DO THIS:
Repeat the lines below exactly as written, please, from the line with "wire_ring(clasp_d, clasp_wire);" to the line with "imported = [obj", both lines included, and no others.
— start of DATA BLOCK —
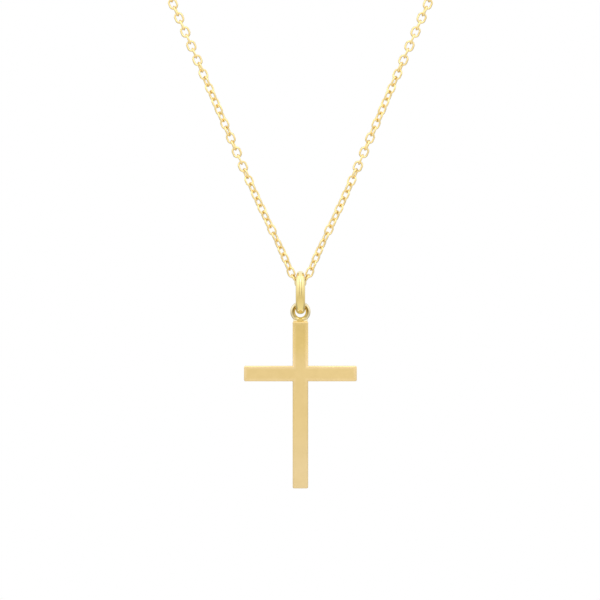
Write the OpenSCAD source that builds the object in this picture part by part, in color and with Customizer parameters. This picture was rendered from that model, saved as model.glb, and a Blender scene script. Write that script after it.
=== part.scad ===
// Flat Latin cross on an oval bail and a fine trace chain. Millimetres, +Z up, front towards -Y.
// The origin is the middle of the neck opening. The pendant hangs in front of it and below it.

/* [Cross] */
// Height of the upright from its top to its foot
cross_h = 24.75; // [18:0.25:32]
// Span from one arm's tip to the other
arm_span = 16.7; // [12:0.1:22]
// Width of the upright and of the arms
bar_w = 2.3; // [1.9:0.1:3]
// Thickness of the gold plate
plate_t = 1.2; // [0.9:0.05:1.6]
// Distance from the top of the upright down to the middle of the arms
arm_drop = 7.75; // [6:0.05:10]
// Width of the bevel along every edge of the plate
bevel = 0.2; // [0.1:0.05:0.3]
// Radius at the corners of the bars, seen from the front
corner_r = 0.25; // [0.1:0.05:0.5]

/* [Ring soldered on the cross] */
// Thickness of the ring's round wire
ring_wire = 0.7; // [0.56:0.02:0.8]
// Room between the ring's hole and the foot of the bail, on each side of the bail
ring_play = 0.235; // [0.15:0.005:0.4]
// How deep the ring's wire is let into the top of the upright
ring_sink = 0.115; // [0.08:0.005:0.3]
// How far the solder at the foot of the ring stays in from the sides of the upright
solder_inset = 0.08; // [0.05:0.01:0.3]

/* [Bail] */
// Thickness of the bail's round wire at the top, where the chain runs through
bail_top_t = 1.05; // [0.8:0.05:1.2]
// Thickness of the bail's round wire halfway down its long sides
bail_side_t = 1.4; // [1.2:0.05:1.6]
// Thickness of the bail's round wire at the foot, where the ring hangs
bail_foot_t = 1.15; // [0.9:0.05:1.3]
// Straight stretch of each long side of the bail, where its wire is thicker
bail_straight = 1.8; // [1.2:0.05:4]
// Room inside the bail's top in front of the chain and behind it
bail_play = 0.525; // [0.4:0.025:0.9]

/* [Chain] */
// Width of the chain over its links
chain_d = 1.45; // [1.2:0.05:1.7]

/* [Clasp at the nape] */
// Outer diameter of the bolt ring
clasp_d = 5; // [4.4:0.1:6.5]
// Thickness of the bolt ring's tube
clasp_wire = 0.9; // [0.7:0.05:1]
// Outer diameter of the eye that holds the chain
eye_d = 2.1; // [1.8:0.1:2.6]
// Outer diameter of the jump ring on the chain's other end
end_ring_d = 3; // [2.8:0.1:4]
// Thickness of the wire of the eye and of the jump ring
small_wire = 0.5; // [0.4:0.02:0.55]

/* [Clearances] */
// Gap between the bail and the ring that hangs on it
seat_gap = 0.05; // [0.03:0.01:0.1]
// Gap between the chain and the bail, and at the chain's two ends
chain_gap = 0.08; // [0.06:0.01:0.2]
// Gap between the bolt ring and the jump ring in it
clasp_gap = 0.1; // [0.06:0.01:0.2]
// Room at each side of the bail where the chain bends up past it
bend_play = 0.15; // [0.1:0.01:0.4]

/* [Hidden] */
gold = [0.87, 0.74, 0.47];
bright_gold = [0.93, 0.84, 0.52];
pale_gold = [0.94, 0.82, 0.6];

// Lowest point of the chain, seen from the middle of the neck opening
chain_low = [0, -54, -100];
// Points that one half of the chain hangs through, seen from its lowest point: out, back and up
route = [
    [2.2, 0, 3.4],
    [6.3, 0.2, 12.3],
    [12.7, 1, 27.1],
    [19.1, 2.6, 41.9],
    [27.2, 6.6, 59.4],
    [36.4, 14.2, 75.8],
    [45.2, 26.4, 88.4],
    [51.4, 41.6, 98.6],
    [53.4, 58.4, 106.2],
    [49.8, 75.2, 111.8],
    [40, 90, 115.8],
    [25.2, 100, 118.2],
];
// Place of the clasp behind and above the chain's lowest point
nape = [105.6, 119.5];
// Lean of the chain's strands from level where they leave the bail
strand_lean = 64.5;
// Rings of the chain's tube: steps round its bend in the bail, and the longest step elsewhere
bend_steps = 3;
ring_step = 6.6;
tube_sides = 8;

// Bail: middle radius and centres of its half turns, with the chain just under its top
bail_in_r = chain_d / 2 + bail_play;
bail_mid_r = bail_in_r + bail_top_t / 2;
bail_top_z = chain_d / 2 + chain_gap - bail_in_r;
bail_foot_z = bail_top_z - bail_straight;

// Ring: its hole round the foot of the bail, hanging on the wire there
ring_hole_r = bail_foot_t / 2 + ring_play;
ring_z = bail_foot_z - bail_mid_r - (ring_play - seat_gap);
cross_top_z = ring_z - ring_hole_r - ring_wire + ring_sink;
solder_h = 0.65 * (ring_wire - ring_sink);
solder_t = 0.8 * ring_wire;
solder_w = bar_w - 2 * solder_inset;
solder_corner = 0.3 * solder_h;

// Chain: radius of its bend under the bail's wire
bend_r = bail_top_t / 2 + chain_d / 2 + bend_play;

// Clasp: how far the bolt ring reaches to its left, and the jump ring to its right
eye_weld = 0.4 * small_wire;
left_reach = clasp_d / 2 + eye_d - eye_weld;
right_reach = clasp_d / 2 - clasp_wire - clasp_gap + end_ring_d - small_wire;
clasp_x = (left_reach - right_reach) / 2;
chain_end_x = (left_reach + right_reach) / 2 + chain_gap;
clasp_at = chain_low + [clasp_x, nape[0], nape[1]];

// A smooth curve through points that are unevenly spaced
function unit(v) = v / norm(v);
function heading(pts, i, first, last) =
    i == 0 ? first :
    i == len(pts) - 1 ? last :
    unit(unit(pts[i + 1] - pts[i]) * norm(pts[i] - pts[i - 1])
        + unit(pts[i] - pts[i - 1]) * norm(pts[i + 1] - pts[i]));
function curve_at(a, b, ta, tb, u) =
    (2 * pow(u, 3) - 3 * pow(u, 2) + 1) * a
    + (pow(u, 3) - 2 * pow(u, 2) + u) * norm(b - a) * ta
    + (3 * pow(u, 2) - 2 * pow(u, 3)) * b
    + (pow(u, 3) - pow(u, 2)) * norm(b - a) * tb;
function steps(a, b) = max(2, ceil(norm(b - a) / ring_step));
function smooth(pts, first, last) = [
    for (i = [0 : len(pts) - 2])
        for (k = [1 : steps(pts[i], pts[i + 1])])
            curve_at(pts[i], pts[i + 1], heading(pts, i, first, last),
                heading(pts, i + 1, first, last), k / steps(pts[i], pts[i + 1]))
];

// The chain's middle line: round the bend in the bail, up the strand and back to the nape
function bend_point(a) = [bend_r * sin(a), 0, bend_r * (1 - cos(a))];
bend = [for (k = [0 : bend_steps]) bend_point(strand_lean * k / bend_steps)];
strand = smooth(
    concat([bend[bend_steps]], route, [[chain_end_x, nape[0], nape[1]]]),
    [cos(strand_lean), 0, sin(strand_lean)],
    [-1, 0, 0]
);
half = concat(bend, strand);
loop = concat(
    [for (i = [len(half) - 1 : -1 : 1]) [-half[i][0], half[i][1], half[i][2]]],
    half
);

// Whole length of the necklace, with its clasp
function run(pts, i) = i == 0 ? 0 : norm(pts[i] - pts[i - 1]) + run(pts, i - 1);
echo(necklace_length = run(loop, len(loop) - 1) + 2 * chain_end_x);

// A tube swept along points, square to each of them. Its sides keep their place round the loop.
side_ref = [0, -1, 1];
function tube_dir(pts, i) = unit(pts[min(i + 1, len(pts) - 1)] - pts[max(i - 1, 0)]);
function tube_ring(p, dir, r) =
    let (u = unit(cross(dir, side_ref)), v = cross(dir, u))
    [for (k = [0 : tube_sides - 1]) p + r * (cos(360 * k / tube_sides) * u + sin(360 * k / tube_sides) * v)];

module tube(pts, r) {
    rings = len(pts);
    polyhedron(
        points = [for (i = [0 : rings - 1]) each tube_ring(pts[i], tube_dir(pts, i), r)],
        faces = concat(
            [[for (k = [0 : tube_sides - 1]) k]],
            [
                for (i = [0 : rings - 2])
                    for (k = [0 : tube_sides - 1])
                        let (a = i * tube_sides, n = (k + 1) % tube_sides)
                        [a + n, a + k, a + tube_sides + k, a + tube_sides + n]
            ],
            [[for (k = [tube_sides - 1 : -1 : 0]) (rings - 1) * tube_sides + k]]
        ),
        convexity = 6
    );
}

// Outlines
module cut_corners(w, h, c) {
    polygon([
        [c - w / 2, -h / 2], [w / 2 - c, -h / 2], [w / 2, c - h / 2], [w / 2, h / 2 - c],
        [w / 2 - c, h / 2], [c - w / 2, h / 2], [-w / 2, h / 2 - c], [-w / 2, c - h / 2],
    ]);
}

module round_corners(w, h, r) {
    square([w - 2 * r, h], center = true);
    square([w, h - 2 * r], center = true);
    for (x = [-1, 1], y = [-1, 1]) {
        translate([x * (w / 2 - r), y * (h / 2 - r)]) circle(r, $fn = 32);
    }
}

// Round wire closed to a ring in the plane seen from the front
module wire_ring(outer_d, wire) {
    rotate([90, 0, 0]) rotate_extrude($fn = 96)
        translate([(outer_d - wire) / 2, 0]) circle(d = wire, $fn = 40);
}

// One bar of the cross, upright, bevelled along its edges and round both ends
module bar(length) {
    intersection() {
        rotate([90, 0, 0]) linear_extrude(plate_t, center = true) round_corners(bar_w, length, corner_r);
        linear_extrude(length, center = true) cut_corners(bar_w, plate_t, bevel);
        rotate([0, 90, 0]) linear_extrude(bar_w, center = true) cut_corners(length, plate_t, bevel);
    }
}

// Solder drawn up round the foot of the ring
module solder() {
    rotate([90, 0, 0]) linear_extrude(solder_t, center = true) polygon([
        [-solder_w / 2, -corner_r], [solder_w / 2, -corner_r], [solder_w / 2, solder_h - solder_corner],
        [solder_w / 2 - solder_corner, solder_h], [solder_corner - solder_w / 2, solder_h],
        [-solder_w / 2, solder_h - solder_corner],
    ]);
}

module cross_plate() {
    color(gold) translate(chain_low) {
        translate([0, 0, cross_top_z - cross_h / 2]) bar(cross_h);
        translate([0, 0, cross_top_z - arm_drop]) rotate([0, 90, 0]) bar(arm_span);
        translate([0, 0, cross_top_z]) solder();
        translate([0, 0, ring_z]) wire_ring(2 * (ring_hole_r + ring_wire), ring_wire);
    }
}

// Half turn of the bail's wire
module bail_turn(t) {
    rotate([90, 0, 90]) rotate_extrude(angle = 180, $fn = 96)
        translate([bail_mid_r, 0]) circle(d = t, $fn = 48);
}

// Straight side of the bail. Its core runs on into the half turns, so that the wire is one solid.
module bail_side() {
    cylinder(h = bail_straight / 2, d1 = bail_foot_t, d2 = bail_side_t, $fn = 48);
    translate([0, 0, bail_straight / 2])
        cylinder(h = bail_straight / 2, d1 = bail_side_t, d2 = bail_top_t, $fn = 48);
    translate([0, 0, -bail_top_t / 4])
        cylinder(h = bail_straight + bail_top_t / 2, d = bail_top_t / 2, $fn = 48);
}

module bail() {
    color(bright_gold) translate(chain_low) {
        translate([0, 0, bail_top_z]) bail_turn(bail_top_t);
        translate([0, 0, bail_foot_z]) rotate([180, 0, 0]) bail_turn(bail_foot_t);
        for (side = [-1, 1]) {
            translate([0, side * bail_mid_r, bail_foot_z]) bail_side();
        }
    }
}

module chain() {
    color(pale_gold) translate(chain_low) tube(loop, chain_d / 2);
}

module clasp() {
    color(pale_gold) translate(clasp_at) {
        wire_ring(clasp_d, clasp_wire);
        translate([eye_weld - clasp_d / 2 - eye_d / 2, 0, 0]) wire_ring(eye_d, small_wire);
    }
}

module end_ring() {
    color(pale_gold) translate(clasp_at + [right_reach - end_ring_d / 2, 0, 0])
        rotate([90, 0, 0]) wire_ring(end_ring_d, small_wire);
}

cross_plate();  // cross
bail();
chain();
clasp();
end_ring();
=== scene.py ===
import math

import bmesh
import bpy
from mathutils import Matrix, Quaternion, Vector


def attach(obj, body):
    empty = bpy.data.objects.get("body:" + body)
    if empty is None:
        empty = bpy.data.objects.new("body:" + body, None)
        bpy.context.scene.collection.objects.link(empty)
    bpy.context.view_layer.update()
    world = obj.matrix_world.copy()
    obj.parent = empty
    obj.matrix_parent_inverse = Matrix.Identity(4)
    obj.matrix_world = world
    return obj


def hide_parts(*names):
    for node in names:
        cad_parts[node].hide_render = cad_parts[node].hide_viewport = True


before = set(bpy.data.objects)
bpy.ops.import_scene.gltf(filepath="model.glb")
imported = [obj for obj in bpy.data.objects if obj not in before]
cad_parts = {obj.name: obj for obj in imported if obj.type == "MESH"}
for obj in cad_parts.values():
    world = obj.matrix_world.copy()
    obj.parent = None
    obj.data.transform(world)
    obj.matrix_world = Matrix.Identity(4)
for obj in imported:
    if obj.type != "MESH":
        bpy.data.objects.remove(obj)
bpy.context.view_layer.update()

# The cross: a flat Latin cross cut from 1.2 mm gold plate, one piece, with every edge rounded over
# by hand polishing. Its two faces are brushed to a fine satin and its edges are left polished. A
# painted highlight makes the rims of its upper part paler, and its colour is a painted gradient of
# the light, paler towards its foot.
# All places below are measured from the lowest point of the chain, where the pendant hangs.
mm = 0.001
chain_low = Vector((0, -54, -100)) * mm
cross_h = 24.75 * mm
arm_span = 16.7 * mm
bar_w = 2.3 * mm
plate_t = 1.2 * mm
arm_drop = 7.75 * mm
corner_r = 0.25 * mm
edge_round = 0.2 * mm
round_steps = 4
rim_w = 0.4 * mm
cross_top = chain_low.z - 5.6 * mm
arm_mid = cross_top - arm_drop
same_place = 0.01 * mm
straight = 0.99
plate_corner = math.radians(60)


def part_box(name, size, centre):
    # A block of gold, ready to be shaped
    bpy.ops.object.select_all(action="DESELECT")
    bpy.ops.mesh.primitive_cube_add(size=1, location=centre)
    piece = bpy.context.object
    piece.name = name
    piece.scale = size
    bpy.ops.object.transform_apply(location=True, rotation=True, scale=True)
    return piece


def shape(piece, mode="VERT"):
    # Opens one piece in edit mode with nothing selected
    bpy.ops.object.select_all(action="DESELECT")
    piece.select_set(True)
    bpy.context.view_layer.objects.active = piece
    bpy.ops.object.mode_set(mode="EDIT")
    bpy.ops.mesh.select_mode(type=mode)
    bpy.ops.mesh.select_all(action="DESELECT")


def pick(piece, kind, test):
    # Selects the vertices, edges or faces whose place or normal passes the test
    mesh = bmesh.from_edit_mesh(piece.data)
    for part in getattr(mesh, kind):
        part.select = bool(test(part))
    mesh.select_flush_mode()
    bmesh.update_edit_mesh(piece.data)


def shaped():
    # Ends the work on the piece that is open
    bpy.ops.object.mode_set(mode="OBJECT")


def apply_modifier(piece, kind, name, **settings):
    modifier = piece.modifiers.new(name, kind)
    for key, value in settings.items():
        setattr(modifier, key, value)
    bpy.context.view_layer.objects.active = piece
    bpy.ops.object.modifier_apply(modifier=modifier.name)


def smooth(piece, angle):
    # Shades a piece smooth, apart from edges that are sharper than the angle, in degrees
    bpy.ops.object.select_all(action="DESELECT")
    piece.select_set(True)
    bpy.context.view_layer.objects.active = piece
    bpy.ops.object.shade_smooth_by_angle(angle=math.radians(angle))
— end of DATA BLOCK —
ANSWER TO THE PROBLEM:
        wire_ring(clasp_d, clasp_wire);
        translate([eye_weld - clasp_d / 2 - eye_d / 2, 0, 0]) wire_ring(eye_d, small_wire);
    }
}

module end_ring() {
    color(pale_gold) translate(clasp_at + [right_reach - end_ring_d / 2, 0, 0])
        rotate([90, 0, 0]) wire_ring(end_ring_d, small_wire);
}

cross_plate();  // cross
bail();
chain();
clasp();
end_ring();
=== scene.py ===
import math

import bmesh
import bpy
from mathutils import Matrix, Quaternion, Vector


def attach(obj, body):
    empty = bpy.data.objects.get("body:" + body)
    if empty is None:
        empty = bpy.data.objects.new("body:" + body, None)
        bpy.context.scene.collection.objects.link(empty)
    bpy.context.view_layer.update()
    world = obj.matrix_world.copy()
    obj.parent = empty
    obj.matrix_parent_inverse = Matrix.Identity(4)
    obj.matrix_world = world
    return obj


def hide_parts(*names):
    for node in names:
        cad_parts[node].hide_render = cad_parts[node].hide_viewport = True


before = set(bpy.data.objects)
bpy.ops.import_scene.gltf(filepath="model.glb")
imported = [obj for obj in bpy.data.objects if obj not in before]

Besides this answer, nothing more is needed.